▸ AIM
Show all lines from the listing below that contain "into".

▸ PROVIDED INFORMATION
== == ==

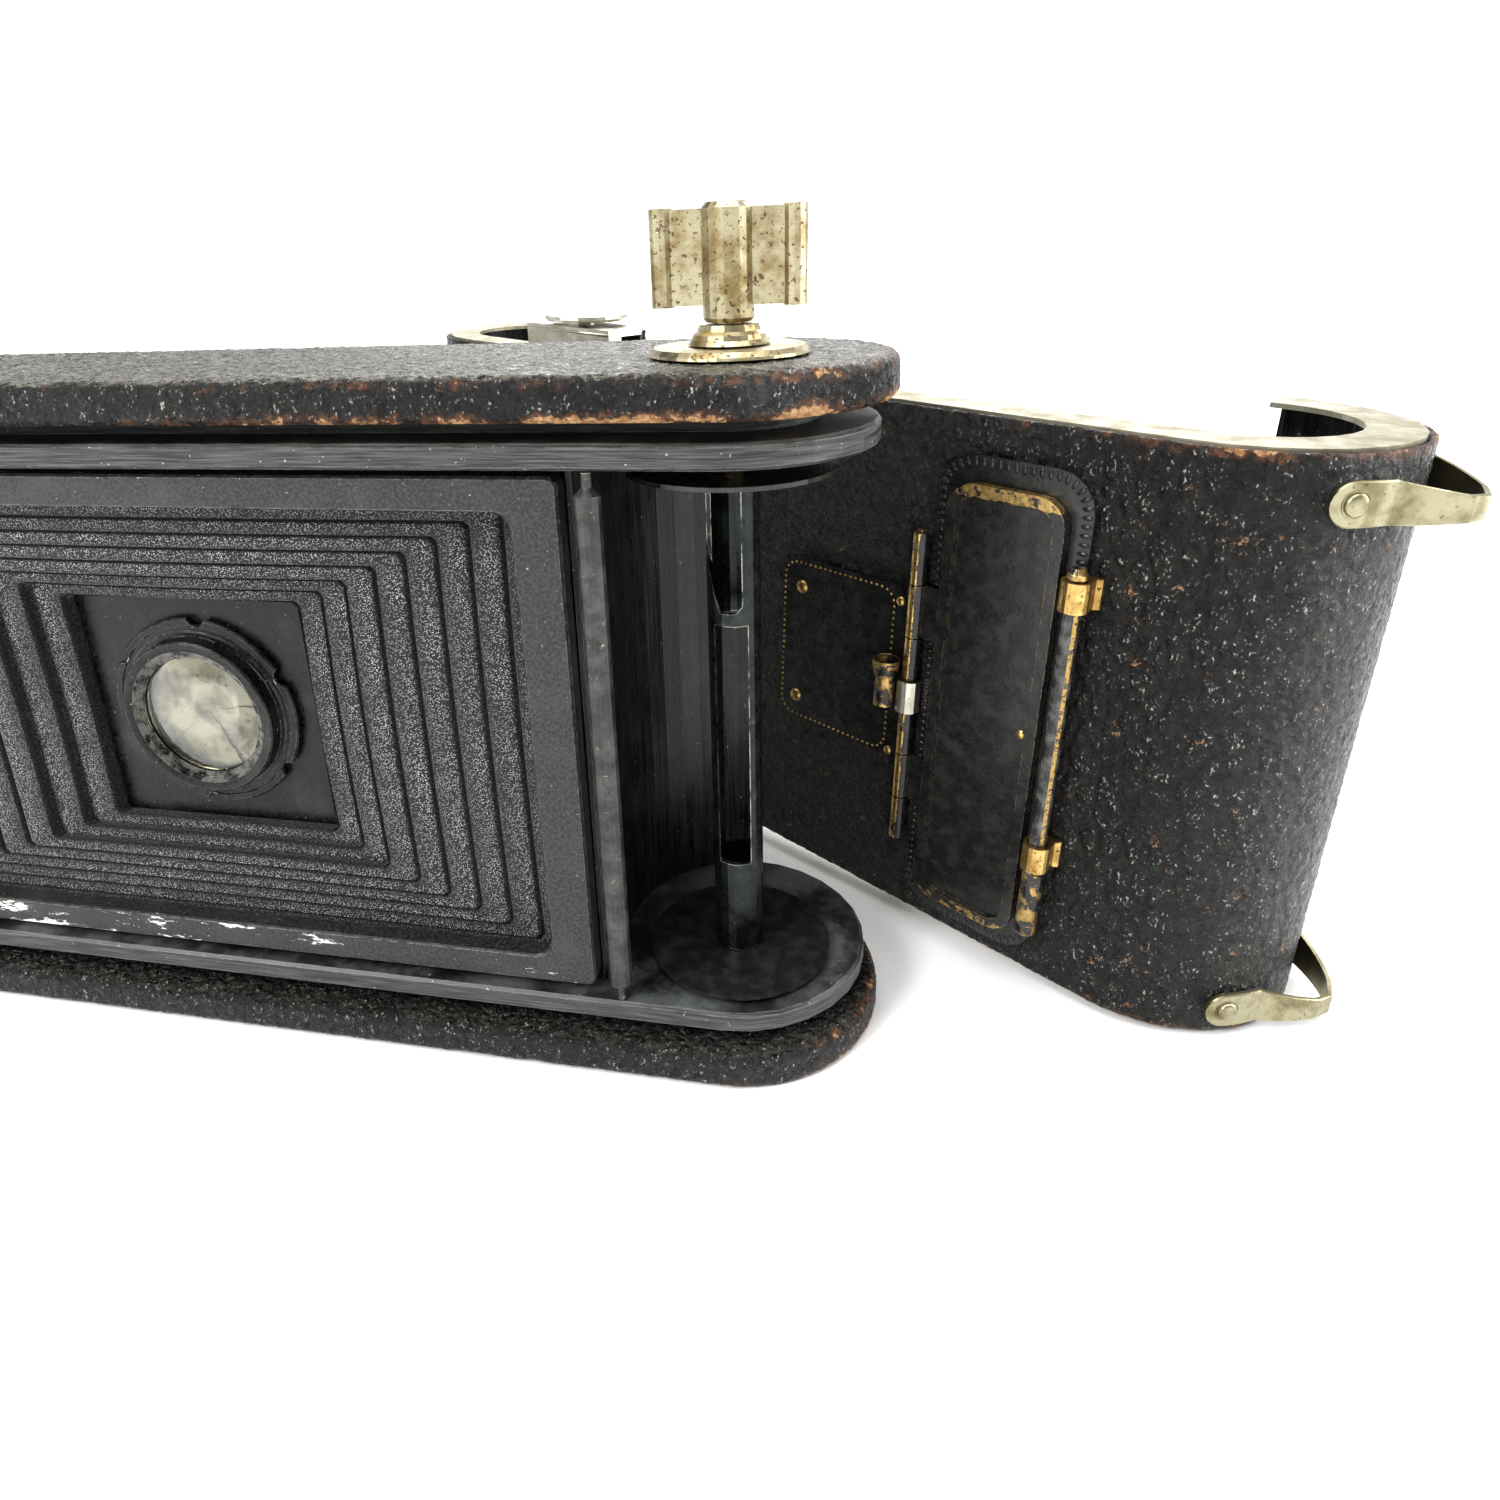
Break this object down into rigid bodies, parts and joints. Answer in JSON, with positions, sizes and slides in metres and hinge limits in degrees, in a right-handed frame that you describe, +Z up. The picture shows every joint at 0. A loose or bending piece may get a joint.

== == ==

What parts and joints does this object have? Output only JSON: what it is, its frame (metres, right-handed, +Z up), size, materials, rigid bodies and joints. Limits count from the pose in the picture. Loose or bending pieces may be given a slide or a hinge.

== == ==

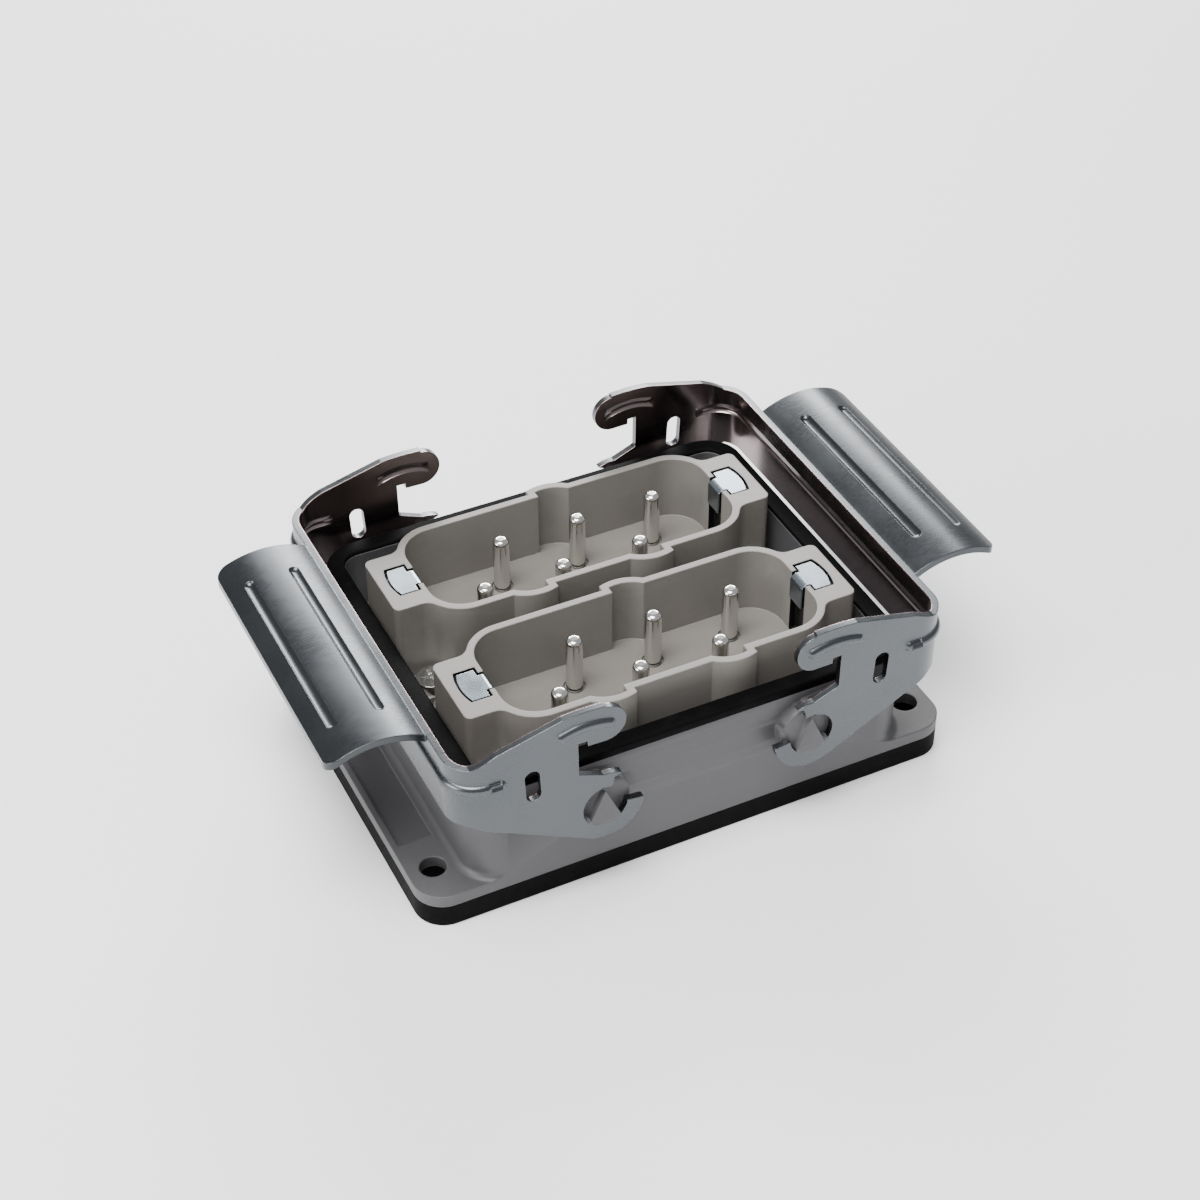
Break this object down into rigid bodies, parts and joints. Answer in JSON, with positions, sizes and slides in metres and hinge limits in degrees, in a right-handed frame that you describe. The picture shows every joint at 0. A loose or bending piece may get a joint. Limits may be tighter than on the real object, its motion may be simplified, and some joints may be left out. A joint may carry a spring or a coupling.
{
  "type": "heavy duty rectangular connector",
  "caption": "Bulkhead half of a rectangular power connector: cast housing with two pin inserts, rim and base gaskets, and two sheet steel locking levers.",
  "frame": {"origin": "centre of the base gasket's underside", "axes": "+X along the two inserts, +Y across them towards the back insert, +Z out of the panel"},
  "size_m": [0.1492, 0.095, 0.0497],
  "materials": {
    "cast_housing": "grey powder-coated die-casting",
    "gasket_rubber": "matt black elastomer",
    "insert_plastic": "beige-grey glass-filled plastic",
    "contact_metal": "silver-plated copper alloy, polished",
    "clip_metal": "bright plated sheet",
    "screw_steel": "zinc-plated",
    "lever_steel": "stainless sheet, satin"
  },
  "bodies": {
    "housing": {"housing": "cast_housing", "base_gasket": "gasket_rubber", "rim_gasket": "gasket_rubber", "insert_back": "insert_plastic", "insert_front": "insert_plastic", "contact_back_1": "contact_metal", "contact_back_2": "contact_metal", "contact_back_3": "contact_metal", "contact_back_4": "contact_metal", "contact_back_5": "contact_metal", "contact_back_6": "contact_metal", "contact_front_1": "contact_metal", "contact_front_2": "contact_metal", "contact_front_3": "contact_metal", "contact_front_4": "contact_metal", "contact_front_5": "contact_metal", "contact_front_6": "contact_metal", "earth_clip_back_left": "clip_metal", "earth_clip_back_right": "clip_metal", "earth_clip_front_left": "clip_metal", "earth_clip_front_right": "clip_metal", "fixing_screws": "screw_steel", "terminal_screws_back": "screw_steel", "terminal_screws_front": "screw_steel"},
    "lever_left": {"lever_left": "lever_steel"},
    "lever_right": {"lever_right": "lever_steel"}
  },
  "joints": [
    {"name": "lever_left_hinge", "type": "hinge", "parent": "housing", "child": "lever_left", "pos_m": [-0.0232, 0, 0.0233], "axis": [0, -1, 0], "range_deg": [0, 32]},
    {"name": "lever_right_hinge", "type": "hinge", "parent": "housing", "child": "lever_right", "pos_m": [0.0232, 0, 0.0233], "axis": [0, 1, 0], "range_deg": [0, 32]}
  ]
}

== == ==

▸ REPLY TO THE TASK
Break this object down into rigid bodies, parts and joints. Answer in JSON, with positions, sizes and slides in metres and hinge limits in degrees, in a right-handed frame that you describe, +Z up. The picture shows every joint at 0. A loose or bending piece may get a joint.
Break this object down into rigid bodies, parts and joints. Answer in JSON, with positions, sizes and slides in metres and hinge limits in degrees, in a right-handed frame that you describe. The picture shows every joint at 0. A loose or bending piece may get a joint. Limits may be tighter than on the real object, its motion may be simplified, and some joints may be left out. A joint may carry a spring or a coupling.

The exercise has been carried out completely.